Paramount Ads Manager's Peak Placement feature automatically optimizes delivery across Paramount's most-watched content, maximizing reach during peak viewing windows without requiring manual management. It's a strong option if you're not yet sure which types of programming perform best for your brand.
If you already know your audience responds well to specific content categories (like Sports or Comedy) you can also run targeted placement tests to validate that and refine from there.
Optimize Campaigns in Paramount Ads Manager
Paramount Ads Manager gives you the measurement tools, targeting options, and optimization features to put everything above into practice.
Buying directly through Paramount Ads Manager gives you access to premium inventory across Paramount+, CBS, CBS Sports, and Pluto TV, along with the first-party audience data and measurement capabilities that come with buying direct. That means better signals on what's working, stronger targeting against Paramount's verified streaming audiences, and reporting that connects streaming ad attribution to real downstream outcomes.

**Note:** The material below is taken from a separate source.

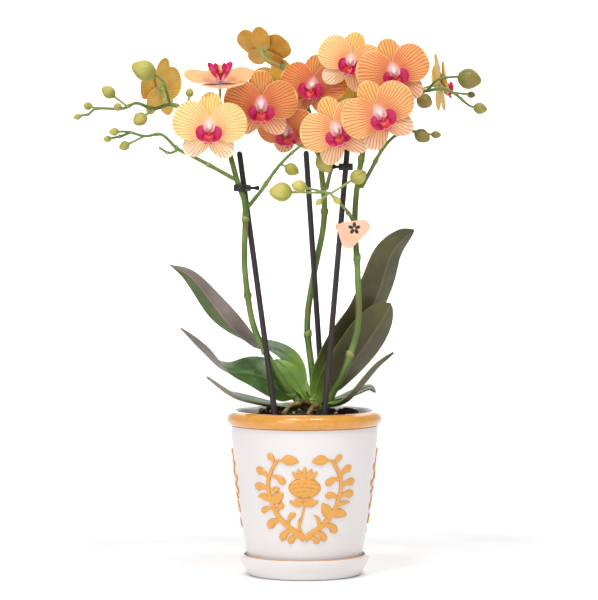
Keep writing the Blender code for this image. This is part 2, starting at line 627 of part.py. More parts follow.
def build_blossoms():
    petal = material("petal_apricot", (0.86, 0.58, 0.22), 0.5)
    magenta = material("lip_magenta", (0.62, 0.05, 0.16), 0.45)
    half = TEPAL_THICK / 2
    for number, (hub, azimuth, elevation, roll, size, cup, _, _) in enumerate(BLOSSOMS, 1):
        axes = blossom_axes(azimuth, elevation, roll)
        scale = size * SPREAD
        middle, tip = cup * 0.3 - 0.3, cup - 2.0
        rows = [(0, half, -half), (0.55, half + middle, middle - half), (1, half + tip, tip - half)]
        sheet = disc(plan(hub), *axes, TEPALS, rows, 25, scale)
        make_object(f"blossom_{number:02d}", *sheet, petal)
        place = plan(hub) + axes[0] * (half + GAP + LIP_REACH)
        lip_rows = [(0, 3.0, -LIP_REACH), (0.4, 1.6, -1.4), (1, 2.4, 1.2)]
        make_object(f"lip_{number:02d}", *disc(place, *axes, LIP_LOBES, lip_rows, 12, scale), magenta)


# ---- Stakes, clips and tag -----------------------------------------------------------------------------------
def stake_shape(top, entry, grow=0.0):
    way = (entry - top).normalized()
    foot = entry + way * (STAKE_DEPTH + grow)
    radii = [STAKE_R * 0.5 + grow, STAKE_R + grow, STAKE_R + grow, STAKE_R * 0.5 + grow]
    return tube([top, top + way * STAKE_R, foot - way * STAKE_R * 2, foot], radii, 8)


def point_on(first, last, z):
    return first.lerp(last, (z - first.z) / (last.z - first.z))


def at_height(line, z):
    """Where a route that climbs passes a height."""
    low = max(k for k, p in enumerate(line) if p.z <= z)
    return point_on(line[low], line[low + 1], z)


def ring_shape(centre_a, centre_b, inner_r, wall, height):
    """An oval band around two upright bars, whose centres are given at its middle height."""
    across = centre_b - centre_a
    across.z = 0
    start = math.atan2(across.y, across.x)
    steps = 8
    loops = []
    for radius, z in ((inner_r, -1), (inner_r + wall, -1), (inner_r + wall, 1), (inner_r, 1)):
        loop = []
        for middle, turn in ((centre_b, start - math.pi / 2), (centre_a, start + math.pi / 2)):
            for k in range(steps):
                a = turn + math.pi * (k + 0.25) / (steps - 0.5)
                loop.append(middle + Vector((math.cos(a) * radius, math.sin(a) * radius, z * height / 2)))
        loops.append(loop)
    return loop_band(loops)


def loop_band(loops):
    """A closed band through loops that run round a hole."""
    sides = len(loops[0])
    points = [p for loop in loops for p in loop]
    faces = []
    for k in range(len(loops)):
        low, high = k * sides, (k + 1) % len(loops) * sides
        for n in range(sides):
            m = (n + 1) % sides
            faces.append((low + n, low + m, high + m, high + n))
    return points, faces


def bar_shape(start, end, height, thick):
    """A flat bar between two points, upright on its edge."""
    along = (end - start).normalized()
    side = Vector((0, 0, 1)).cross(along).normalized() * thick / 2
    up = Vector((0, 0, height / 2))
    return bridged([[p + side + up, p - side + up, p - side - up, p + side - up] for p in (start, end)])


def tag_outline(width):
    """Pebble shape: three corners of one radius, joined by straight edges."""
    corner_r = width * TAG_CORNER_R
    turns = [math.radians(a) for a, _ in TAG_CORNERS]
    corners = [Vector((math.cos(a), 0, math.sin(a))) * width * reach
               for a, (_, reach) in zip(turns, TAG_CORNERS)]
    outline = []
    for n, here in enumerate(corners):
        before, after = here - corners[n - 1], corners[(n + 1) % 3] - here
        start = math.atan2(before.z, before.x) - math.pi / 2
        sweep = (math.atan2(after.z, after.x) - math.pi / 2 - start) % math.tau
        for k in range(5):
            a = start + sweep * k / 4
            outline.append(here + Vector((math.cos(a), 0, math.sin(a))) * corner_r)
    return outline


def build_supports():
    black = material("stake_black", (0.05, 0.035, 0.03), 0.5)
    peach = material("tag_peach", (0.93, 0.66, 0.50), 0.4)
    ends = {name: (plan(top), plan(entry)) for name, (top, entry) in STAKES.items()}
    for name, (top, entry) in ends.items():
        make_object(name, *stake_shape(top, entry), black)
    build_clips(ends, black)
    build_tag(ends["stake_right"], peach)


def build_clips(ends, paint):
    z = plan((0, 0, CLIP_LEFT_Z)).z
    by_stake = point_on(*ends["stake_left"], z)
    by_spike = at_height(smooth_route([plan(p) for p in SPIKES["spike_left"]], SPIKE_STEPS), z)
    inner_r = max(STAKE_R, SPIKE_R) + GAP + 0.9
    band = ring_shape(by_stake, by_spike, inner_r, CLIP_WALL, CLIP_HEIGHT)
    out = Vector((1, 0.1, 0)).normalized()
    edge = by_stake + out * (inner_r + CLIP_WALL * 0.5)
    joined("clip_left", [band, bar_shape(edge, edge + out * 7, CLIP_HEIGHT * 0.6, 1.2)], paint)
    z = plan((0, 0, CLIP_RIGHT_Z)).z
    middle = point_on(*ends["stake_right"], z)
    reach = Vector((1.2, 1.2, 0))
    band = ring_shape(middle - reach, middle + reach, STAKE_R + GAP + 0.5, CLIP_WALL, CLIP_HEIGHT)
    edge = middle - out * (STAKE_R + GAP + 0.5 + CLIP_WALL)
    joined("clip_right", [band, bar_shape(edge, edge - out * 7, CLIP_HEIGHT * 0.6, 1.2)], paint)


def build_tag(ends, paint):
    z = plan((0, 0, TAG_Z)).z
    middle = point_on(*ends, z)
    hold_r = STAKE_R + GAP + 0.2
    held = point_on(*ends, z + TAG_HOLD_RISE)
    nudge = Vector((0.1, 0, 0))
    hold = ring_shape(held - nudge, held + nudge, hold_r, CLIP_WALL, TAG_HOLD_HEIGHT)
    plate_y = held.y - hold_r - CLIP_WALL * 0.6
    centre = Vector((middle.x + TAG_WIDTH * TAG_SHIFT, plate_y, z))
    front = [centre + p - Vector((0, TAG_THICK / 2, 0)) for p in tag_outline(TAG_WIDTH)]
    back = [p + Vector((0, TAG_THICK, 0)) for p in front]
    joined("label_tag", [bridged([front, back]), hold], paint)


def main():
    clear_scene()
    build_pots()
    build_bark()
    build_plant_base()
    build_stems()
    build_blossoms()
    build_supports()


if __name__ == "__main__":
    main()
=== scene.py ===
"""Looks of a potted moth orchid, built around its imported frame.

Places and sizes in the layout below are in millimetres in the frame's own axes: +Z up, the pot's axis on Z
and the front along -Y. Plant points count z from the top of the potting bark.
"""

import math
import random

import bpy
from bpy.props import FloatProperty, FloatVectorProperty, IntProperty, PointerProperty
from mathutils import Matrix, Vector, noise


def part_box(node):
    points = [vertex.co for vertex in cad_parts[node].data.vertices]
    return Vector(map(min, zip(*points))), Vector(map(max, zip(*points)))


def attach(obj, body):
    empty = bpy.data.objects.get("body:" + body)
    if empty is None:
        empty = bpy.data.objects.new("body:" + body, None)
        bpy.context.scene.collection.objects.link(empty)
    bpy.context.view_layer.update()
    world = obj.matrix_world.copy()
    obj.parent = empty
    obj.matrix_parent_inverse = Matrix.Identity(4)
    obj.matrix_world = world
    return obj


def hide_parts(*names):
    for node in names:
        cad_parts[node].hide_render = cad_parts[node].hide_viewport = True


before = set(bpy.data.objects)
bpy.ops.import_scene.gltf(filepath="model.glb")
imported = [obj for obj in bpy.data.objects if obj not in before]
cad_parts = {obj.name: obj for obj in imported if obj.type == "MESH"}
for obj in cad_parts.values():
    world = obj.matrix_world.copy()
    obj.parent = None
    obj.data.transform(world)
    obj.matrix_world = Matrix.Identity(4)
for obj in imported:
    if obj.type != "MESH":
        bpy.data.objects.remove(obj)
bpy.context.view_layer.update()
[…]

With Paramount Ads Manager, you can:
- Install the Paramount Ads Manager Pixel to track site visits, leads, purchases, in-person visits, and cost per action
- View real-time campaign performance across all key CTV advertising KPIs in your dashboard
- See the top 25 shows your ads ran on
- Run retargeting campaigns to reconnect with site visitors and warm audiences
- Use Interests & Behaviors targeting to test and refine audience segments
- Test creative variations and use performance data to guide future campaigns
The testing you do compounds over time. Each campaign gives you better data, cleaner audience segments, and a sharper sense of what drives results, across CTV and across every channel running alongside it.